I used to write poem-ly things when I was young. Once, I even took a poetry class. Unfortunately my poems were, in a word, terrible, and the poetry class didn't help even one iota. The whole "tree/Calvary/died for me" rhyming scheme worked well for the first 12 or so years of my life, and after that, I sort of latched onto the simple "rewind/mind/God is kind" type stuff that seemed like such brilliance.
But I just have no talent for poetry. Every time I look back on poems I considered to be so incredible or deep, I sort of want to burn them (which isn't unusual, I pretty much want to burn everything I've ever written). But sometimes I make myself try to write poetry, just to see if I've inadvertently gotten hit in the head with a poetry-laden 2x4. So far, just so you know, it hasn't happened. When I try to write poetry these days I just feel like being lazy and doing what every other modern poet does, which is to say, write completely random words.

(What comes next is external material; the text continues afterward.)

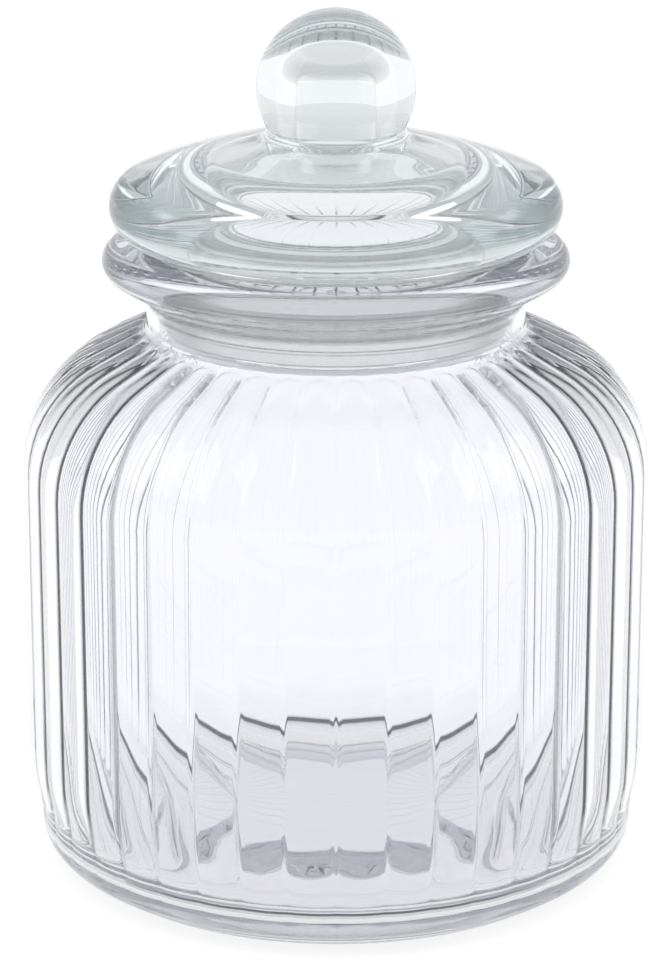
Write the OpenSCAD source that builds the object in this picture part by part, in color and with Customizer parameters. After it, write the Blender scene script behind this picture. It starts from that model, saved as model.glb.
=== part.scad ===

Let me try a poem that would get a modern poet published in a magazine.
Tortilla Chips dreams
Frozen Vegetables drama
Wrinkled Paper fear
Antique Watch far from youth
Pretty much, that's what I see when I read poetry written in the past hundred years or so. What is wrong with at least attempting to put in cool-sounding lines, like things about "time yet for a hundred indecisions, and time for a hundred visions and revisions," sort of Thomas Stearns style? Not that T. S. Eliot bothered to rhyme much, but at least he had a natural cadence to his work, and at least some of his stuff rhymed, and at least he didn't write abstractly about plutonium and proms and sowing seeds of anger. When I look at modern poetry I realize that there's usually something to decipher (unlike my beautiful poem above, so seriously, don't bother trying to find a deep meaning between my tortilla chips and fear), but if I wanted to decipher something, I'd work on Hebrew, or do a logic puzzle, or try to read my dad's handwriting or something. There is no good reason for having to spend forever trying to figure out poetry.
Poetry is supposed to touch a chord inside of you. Reach something you didn't know you had. It's supposed to make you itch to say words or your own, jumbled masses of thoughts, strung together like music. But these days? You're counting blessings if the words are even masses of jumbledness, and finding things strung together is somewhat hopeless.
The tablecloth,
Sinks in the washer,
Under the weight of water,
and soap, and dirty socks.
Seriously, people get paid for that?